**WHAT IS NEEDED**. What lies from the line containing "for number, place" through the line containing "before = set(bpy.data.objects)"? Print exactly those lines, with both ends, and no others.

**PROVIDED MATERIAL**.

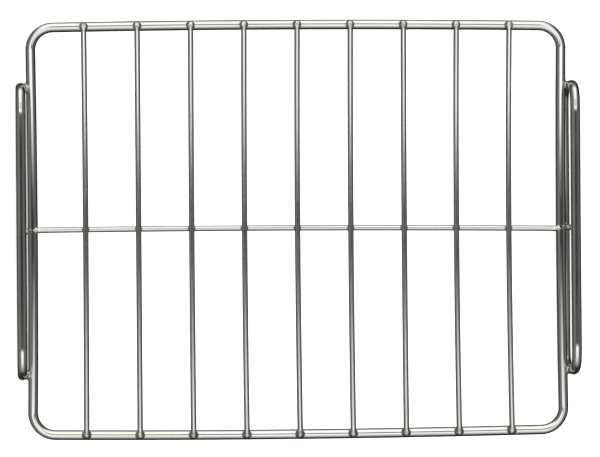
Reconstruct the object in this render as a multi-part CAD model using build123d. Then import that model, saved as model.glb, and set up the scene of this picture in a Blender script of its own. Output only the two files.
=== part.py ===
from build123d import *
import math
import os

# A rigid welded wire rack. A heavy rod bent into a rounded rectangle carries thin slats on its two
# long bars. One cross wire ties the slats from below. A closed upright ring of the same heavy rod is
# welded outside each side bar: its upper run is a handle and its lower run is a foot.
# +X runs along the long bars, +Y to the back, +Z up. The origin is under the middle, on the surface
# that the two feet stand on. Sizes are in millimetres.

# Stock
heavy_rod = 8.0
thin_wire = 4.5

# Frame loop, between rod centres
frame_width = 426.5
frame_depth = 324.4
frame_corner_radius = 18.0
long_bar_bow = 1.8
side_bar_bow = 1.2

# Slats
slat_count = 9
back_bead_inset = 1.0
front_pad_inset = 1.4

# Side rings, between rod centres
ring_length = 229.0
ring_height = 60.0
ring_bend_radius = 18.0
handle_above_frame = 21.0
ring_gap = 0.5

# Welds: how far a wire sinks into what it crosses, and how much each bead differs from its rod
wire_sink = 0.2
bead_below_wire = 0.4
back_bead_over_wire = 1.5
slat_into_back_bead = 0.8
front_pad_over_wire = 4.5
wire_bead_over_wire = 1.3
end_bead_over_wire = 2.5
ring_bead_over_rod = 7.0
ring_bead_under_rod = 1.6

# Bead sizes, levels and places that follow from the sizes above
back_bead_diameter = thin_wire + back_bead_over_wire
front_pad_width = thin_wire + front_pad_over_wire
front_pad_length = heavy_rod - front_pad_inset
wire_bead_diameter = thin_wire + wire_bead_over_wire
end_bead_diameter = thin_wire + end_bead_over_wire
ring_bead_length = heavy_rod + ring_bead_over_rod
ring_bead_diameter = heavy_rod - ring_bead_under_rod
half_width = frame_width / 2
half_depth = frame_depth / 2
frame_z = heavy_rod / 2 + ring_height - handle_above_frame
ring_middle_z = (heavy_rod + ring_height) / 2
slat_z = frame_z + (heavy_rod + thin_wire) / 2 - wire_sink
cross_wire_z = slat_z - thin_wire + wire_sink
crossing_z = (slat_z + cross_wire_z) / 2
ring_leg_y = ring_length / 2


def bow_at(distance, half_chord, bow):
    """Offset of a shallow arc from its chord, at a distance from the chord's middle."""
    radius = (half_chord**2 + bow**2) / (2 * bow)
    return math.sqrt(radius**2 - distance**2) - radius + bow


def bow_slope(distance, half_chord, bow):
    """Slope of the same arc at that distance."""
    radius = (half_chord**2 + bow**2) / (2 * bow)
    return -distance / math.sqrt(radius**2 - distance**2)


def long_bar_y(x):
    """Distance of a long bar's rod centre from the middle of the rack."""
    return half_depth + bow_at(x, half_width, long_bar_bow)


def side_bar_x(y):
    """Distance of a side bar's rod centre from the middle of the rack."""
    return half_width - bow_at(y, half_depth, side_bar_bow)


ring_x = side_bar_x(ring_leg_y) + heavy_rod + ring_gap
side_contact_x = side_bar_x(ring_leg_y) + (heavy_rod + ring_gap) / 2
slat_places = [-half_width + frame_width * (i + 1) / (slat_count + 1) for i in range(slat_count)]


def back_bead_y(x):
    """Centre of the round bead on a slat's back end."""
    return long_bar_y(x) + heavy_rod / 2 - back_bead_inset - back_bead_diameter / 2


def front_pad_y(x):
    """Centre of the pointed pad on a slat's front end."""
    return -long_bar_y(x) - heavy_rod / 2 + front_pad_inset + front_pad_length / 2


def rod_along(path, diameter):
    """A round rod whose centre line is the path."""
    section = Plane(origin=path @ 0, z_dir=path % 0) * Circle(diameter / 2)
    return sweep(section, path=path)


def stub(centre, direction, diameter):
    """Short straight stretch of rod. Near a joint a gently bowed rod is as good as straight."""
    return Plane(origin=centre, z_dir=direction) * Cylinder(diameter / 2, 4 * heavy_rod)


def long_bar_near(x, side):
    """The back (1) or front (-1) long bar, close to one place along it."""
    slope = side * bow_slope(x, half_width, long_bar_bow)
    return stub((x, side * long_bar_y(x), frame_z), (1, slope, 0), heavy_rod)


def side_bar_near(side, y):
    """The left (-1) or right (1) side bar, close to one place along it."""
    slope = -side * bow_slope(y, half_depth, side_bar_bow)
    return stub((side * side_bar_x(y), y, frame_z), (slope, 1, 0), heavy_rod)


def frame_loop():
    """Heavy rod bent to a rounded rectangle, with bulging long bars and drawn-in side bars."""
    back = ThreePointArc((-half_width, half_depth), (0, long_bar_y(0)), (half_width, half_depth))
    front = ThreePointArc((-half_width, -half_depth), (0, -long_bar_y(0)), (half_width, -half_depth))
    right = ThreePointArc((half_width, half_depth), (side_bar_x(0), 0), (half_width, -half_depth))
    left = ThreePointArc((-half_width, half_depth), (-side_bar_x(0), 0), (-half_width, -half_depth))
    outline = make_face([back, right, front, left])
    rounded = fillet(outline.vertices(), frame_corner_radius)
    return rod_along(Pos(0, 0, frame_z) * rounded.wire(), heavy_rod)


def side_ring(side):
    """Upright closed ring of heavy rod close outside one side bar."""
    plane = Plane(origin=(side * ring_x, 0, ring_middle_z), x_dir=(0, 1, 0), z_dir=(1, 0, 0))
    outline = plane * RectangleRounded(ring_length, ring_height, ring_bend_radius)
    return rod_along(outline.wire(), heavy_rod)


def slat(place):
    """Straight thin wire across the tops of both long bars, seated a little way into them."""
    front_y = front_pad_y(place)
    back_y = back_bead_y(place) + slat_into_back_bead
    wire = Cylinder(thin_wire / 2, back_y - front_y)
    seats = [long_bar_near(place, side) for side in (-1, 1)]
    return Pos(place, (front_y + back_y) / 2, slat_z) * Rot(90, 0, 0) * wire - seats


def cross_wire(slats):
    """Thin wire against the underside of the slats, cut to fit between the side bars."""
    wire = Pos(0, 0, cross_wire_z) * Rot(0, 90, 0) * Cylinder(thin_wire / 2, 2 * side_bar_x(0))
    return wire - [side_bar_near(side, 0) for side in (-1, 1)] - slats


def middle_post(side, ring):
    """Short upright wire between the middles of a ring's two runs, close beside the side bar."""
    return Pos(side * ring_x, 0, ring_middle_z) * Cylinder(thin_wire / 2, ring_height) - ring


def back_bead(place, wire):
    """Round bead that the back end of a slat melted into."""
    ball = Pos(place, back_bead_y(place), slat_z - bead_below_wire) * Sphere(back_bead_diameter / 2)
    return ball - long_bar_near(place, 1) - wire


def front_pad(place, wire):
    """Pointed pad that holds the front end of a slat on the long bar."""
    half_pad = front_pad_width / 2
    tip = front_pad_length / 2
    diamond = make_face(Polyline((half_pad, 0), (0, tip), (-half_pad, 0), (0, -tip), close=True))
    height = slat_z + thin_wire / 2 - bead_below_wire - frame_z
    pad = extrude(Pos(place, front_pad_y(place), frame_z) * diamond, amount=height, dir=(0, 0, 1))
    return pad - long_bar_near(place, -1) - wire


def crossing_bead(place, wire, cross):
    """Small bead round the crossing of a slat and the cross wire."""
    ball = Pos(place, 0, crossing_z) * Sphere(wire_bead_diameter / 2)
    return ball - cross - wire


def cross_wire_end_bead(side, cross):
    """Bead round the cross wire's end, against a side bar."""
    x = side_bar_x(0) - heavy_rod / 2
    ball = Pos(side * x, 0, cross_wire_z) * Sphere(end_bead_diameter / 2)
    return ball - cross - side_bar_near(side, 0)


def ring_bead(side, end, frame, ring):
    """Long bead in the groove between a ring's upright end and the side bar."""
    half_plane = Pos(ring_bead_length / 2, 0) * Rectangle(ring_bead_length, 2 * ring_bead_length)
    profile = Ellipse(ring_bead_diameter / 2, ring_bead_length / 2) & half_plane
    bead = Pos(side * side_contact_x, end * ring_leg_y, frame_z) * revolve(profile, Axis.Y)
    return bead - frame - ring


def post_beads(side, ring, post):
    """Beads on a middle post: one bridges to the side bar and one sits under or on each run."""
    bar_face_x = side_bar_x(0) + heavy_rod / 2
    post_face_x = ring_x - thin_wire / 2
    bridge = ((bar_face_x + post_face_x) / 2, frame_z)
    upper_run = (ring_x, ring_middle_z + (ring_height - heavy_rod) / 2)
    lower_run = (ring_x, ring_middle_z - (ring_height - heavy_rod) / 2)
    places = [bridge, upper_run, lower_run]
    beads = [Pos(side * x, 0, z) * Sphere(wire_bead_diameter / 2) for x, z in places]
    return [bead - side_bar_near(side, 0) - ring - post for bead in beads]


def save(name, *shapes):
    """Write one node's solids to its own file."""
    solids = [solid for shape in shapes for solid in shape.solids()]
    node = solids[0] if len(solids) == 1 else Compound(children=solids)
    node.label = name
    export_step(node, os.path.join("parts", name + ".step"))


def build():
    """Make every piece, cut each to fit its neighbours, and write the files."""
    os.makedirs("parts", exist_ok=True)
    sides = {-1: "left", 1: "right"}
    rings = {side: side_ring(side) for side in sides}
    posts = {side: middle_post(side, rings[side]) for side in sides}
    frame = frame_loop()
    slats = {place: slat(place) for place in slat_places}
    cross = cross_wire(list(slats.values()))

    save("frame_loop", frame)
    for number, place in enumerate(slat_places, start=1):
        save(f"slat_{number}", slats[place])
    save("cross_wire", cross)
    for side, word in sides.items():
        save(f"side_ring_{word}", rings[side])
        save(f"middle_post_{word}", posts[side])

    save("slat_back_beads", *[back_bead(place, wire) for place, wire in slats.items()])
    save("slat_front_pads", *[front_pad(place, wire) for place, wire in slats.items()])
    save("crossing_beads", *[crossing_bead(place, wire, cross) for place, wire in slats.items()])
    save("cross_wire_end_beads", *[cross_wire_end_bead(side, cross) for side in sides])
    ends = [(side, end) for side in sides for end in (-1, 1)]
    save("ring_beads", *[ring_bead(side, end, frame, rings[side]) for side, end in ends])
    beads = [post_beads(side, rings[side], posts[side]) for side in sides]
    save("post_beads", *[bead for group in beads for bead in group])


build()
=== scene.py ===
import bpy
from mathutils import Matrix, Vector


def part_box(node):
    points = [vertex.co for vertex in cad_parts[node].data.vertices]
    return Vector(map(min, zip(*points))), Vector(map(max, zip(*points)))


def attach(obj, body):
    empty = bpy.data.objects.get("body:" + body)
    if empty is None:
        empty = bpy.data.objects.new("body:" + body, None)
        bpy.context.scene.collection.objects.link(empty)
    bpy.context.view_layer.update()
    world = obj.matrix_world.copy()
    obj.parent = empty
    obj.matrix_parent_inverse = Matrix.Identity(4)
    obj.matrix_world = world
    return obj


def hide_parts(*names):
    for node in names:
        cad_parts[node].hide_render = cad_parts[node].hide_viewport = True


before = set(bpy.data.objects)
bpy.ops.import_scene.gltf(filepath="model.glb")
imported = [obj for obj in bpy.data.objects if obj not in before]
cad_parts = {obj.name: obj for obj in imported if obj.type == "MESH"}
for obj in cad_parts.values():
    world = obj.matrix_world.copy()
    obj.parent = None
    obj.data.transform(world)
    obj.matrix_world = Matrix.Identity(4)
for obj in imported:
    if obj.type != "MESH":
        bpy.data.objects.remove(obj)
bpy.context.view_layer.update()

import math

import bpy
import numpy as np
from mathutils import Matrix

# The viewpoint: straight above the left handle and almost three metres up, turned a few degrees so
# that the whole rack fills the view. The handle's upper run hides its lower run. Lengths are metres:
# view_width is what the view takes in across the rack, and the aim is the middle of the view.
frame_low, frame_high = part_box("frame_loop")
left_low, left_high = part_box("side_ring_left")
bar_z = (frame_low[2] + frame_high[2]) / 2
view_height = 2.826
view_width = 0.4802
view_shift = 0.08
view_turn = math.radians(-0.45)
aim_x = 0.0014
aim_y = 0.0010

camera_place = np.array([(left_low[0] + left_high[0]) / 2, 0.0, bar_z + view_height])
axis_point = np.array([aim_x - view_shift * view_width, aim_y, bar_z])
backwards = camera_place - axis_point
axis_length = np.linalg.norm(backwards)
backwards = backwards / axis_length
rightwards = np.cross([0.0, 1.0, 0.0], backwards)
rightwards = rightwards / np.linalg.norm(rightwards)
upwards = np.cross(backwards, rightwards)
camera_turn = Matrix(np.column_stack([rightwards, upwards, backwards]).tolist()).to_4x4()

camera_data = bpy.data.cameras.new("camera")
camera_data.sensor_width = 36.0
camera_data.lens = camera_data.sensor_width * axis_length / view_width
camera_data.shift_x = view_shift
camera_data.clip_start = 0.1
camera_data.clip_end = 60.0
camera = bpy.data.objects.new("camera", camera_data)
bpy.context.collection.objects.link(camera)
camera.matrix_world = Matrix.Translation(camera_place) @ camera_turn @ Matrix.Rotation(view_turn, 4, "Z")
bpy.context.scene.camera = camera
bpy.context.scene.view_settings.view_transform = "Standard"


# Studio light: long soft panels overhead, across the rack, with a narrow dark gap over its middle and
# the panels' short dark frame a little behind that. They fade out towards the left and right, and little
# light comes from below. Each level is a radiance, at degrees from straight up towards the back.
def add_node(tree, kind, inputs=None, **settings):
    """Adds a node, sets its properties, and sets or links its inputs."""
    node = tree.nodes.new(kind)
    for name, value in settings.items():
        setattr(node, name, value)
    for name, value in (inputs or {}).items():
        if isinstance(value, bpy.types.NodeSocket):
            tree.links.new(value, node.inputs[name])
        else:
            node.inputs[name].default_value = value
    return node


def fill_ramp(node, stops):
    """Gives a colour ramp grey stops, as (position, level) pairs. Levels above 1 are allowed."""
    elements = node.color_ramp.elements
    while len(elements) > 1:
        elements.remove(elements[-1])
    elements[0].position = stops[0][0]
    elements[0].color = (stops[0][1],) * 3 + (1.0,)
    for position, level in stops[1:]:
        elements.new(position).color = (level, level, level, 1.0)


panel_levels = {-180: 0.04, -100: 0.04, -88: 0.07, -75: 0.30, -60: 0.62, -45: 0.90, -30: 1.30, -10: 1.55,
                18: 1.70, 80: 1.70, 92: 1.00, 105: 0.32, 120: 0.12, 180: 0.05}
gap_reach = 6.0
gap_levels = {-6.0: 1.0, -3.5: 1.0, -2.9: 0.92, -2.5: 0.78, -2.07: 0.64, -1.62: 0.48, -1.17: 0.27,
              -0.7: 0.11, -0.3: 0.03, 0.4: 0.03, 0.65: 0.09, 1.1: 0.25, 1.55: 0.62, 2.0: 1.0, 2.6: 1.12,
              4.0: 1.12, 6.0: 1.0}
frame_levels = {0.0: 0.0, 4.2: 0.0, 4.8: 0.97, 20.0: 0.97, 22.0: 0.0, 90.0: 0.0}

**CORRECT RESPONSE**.
    for number, place in enumerate(slat_places, start=1):
        save(f"slat_{number}", slats[place])
    save("cross_wire", cross)
    for side, word in sides.items():
        save(f"side_ring_{word}", rings[side])
        save(f"middle_post_{word}", posts[side])

    save("slat_back_beads", *[back_bead(place, wire) for place, wire in slats.items()])
    save("slat_front_pads", *[front_pad(place, wire) for place, wire in slats.items()])
    save("crossing_beads", *[crossing_bead(place, wire, cross) for place, wire in slats.items()])
    save("cross_wire_end_beads", *[cross_wire_end_bead(side, cross) for side in sides])
    ends = [(side, end) for side in sides for end in (-1, 1)]
    save("ring_beads", *[ring_bead(side, end, frame, rings[side]) for side, end in ends])
    beads = [post_beads(side, rings[side], posts[side]) for side in sides]
    save("post_beads", *[bead for group in beads for bead in group])


build()
=== scene.py ===
import bpy
from mathutils import Matrix, Vector


def part_box(node):
    points = [vertex.co for vertex in cad_parts[node].data.vertices]
    return Vector(map(min, zip(*points))), Vector(map(max, zip(*points)))


def attach(obj, body):
    empty = bpy.data.objects.get("body:" + body)
    if empty is None:
        empty = bpy.data.objects.new("body:" + body, None)
        bpy.context.scene.collection.objects.link(empty)
    bpy.context.view_layer.update()
    world = obj.matrix_world.copy()
    obj.parent = empty
    obj.matrix_parent_inverse = Matrix.Identity(4)
    obj.matrix_world = world
    return obj


def hide_parts(*names):
    for node in names:
        cad_parts[node].hide_render = cad_parts[node].hide_viewport = True


before = set(bpy.data.objects)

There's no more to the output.